Der sich in Familienbesitz befindliche Gießereibetrieb Fritz Winter Eisengießerei GmbH & Co. KG ist ein bedeutender deutscher Gussteilezulieferer der Automobil-, Nutzfahrzeug- und Hydraulikindustrie. Neben dem Hauptsitz des Unternehmens im hessischen Stadtallendorf wird auch am Standort in Laubach produziert. Zum Unternehmen gehört ebenso das Zentrum für Gussbearbeitung in Nieder-Ofleiden (Stadt Homberg/Ohm).

Weitere Standorte befinden sich in Nordamerika und China. Hergestellt werden hauptsächlich Zylinderblöcke und -köpfe, Bremsscheiben und -trommeln. In den drei Werken (mit einer Schmelzkapazität von ca. 1 000 000 Tonnen Guss pro Jahr) malochen täglich rund 3 700 KollegInnen – hinzu kommen mehrere hundert Leiharbeiter. Alle zusammen sorgen für einen Jahresumsatz von ca. 700 Mio. Euro. Damit ist das Unternehmen die größte konzernunabhängige Gießerei Europas.

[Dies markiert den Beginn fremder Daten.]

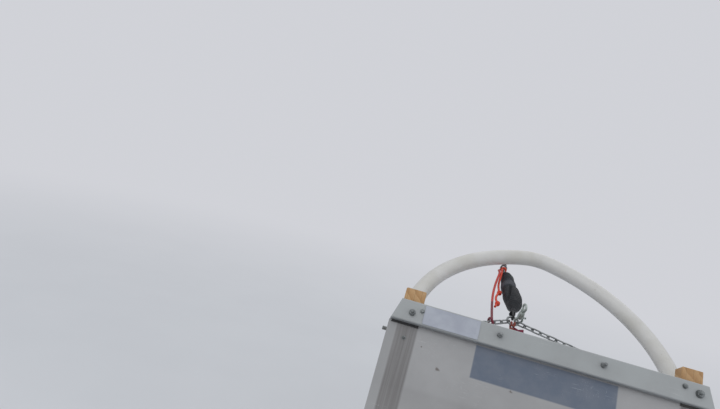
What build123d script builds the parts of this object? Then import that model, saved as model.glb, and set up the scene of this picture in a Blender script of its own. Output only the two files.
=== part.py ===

In der öffentlichen Berufungsverhandlung des Leiharbeiters Armin Schund (Name von der Redaktion geändert) gegen Fritz Winter Eisengießerei GmbH & Co. KG Mitte Oktober 2017 vor dem Landesarbeitsgericht Frankfurt wurde – von der Öffentlichkeit bislang völlig unbemerkt – vermutlich eine neue Seite im deutschen Tarifrecht aufgeschlagen. Warum? Kollege A. S. arbeitet seit über sieben Jahren im Auftrag und zur vollen Zufriedenheit seines Sklavenhalters als Leiharbeiter der Firma Lagler & Becker bei der Fritz Winter Eisengießerei GmbH & Co. KG in Stadtallendorf. Immer am gleichen Arbeitsplatz. Er hatte es dann aber satt, nie wirklich seine Zukunft für sich und seine Familie planen zu können, und das auch noch bei schlechter Bezahlung. Und so forderte er einen unbefristeten tariflich geregelten Arbeitsplatz und klagte mit Unterstützung der IG Metall Mittelhessen vor dem Arbeitsgericht in Gießen.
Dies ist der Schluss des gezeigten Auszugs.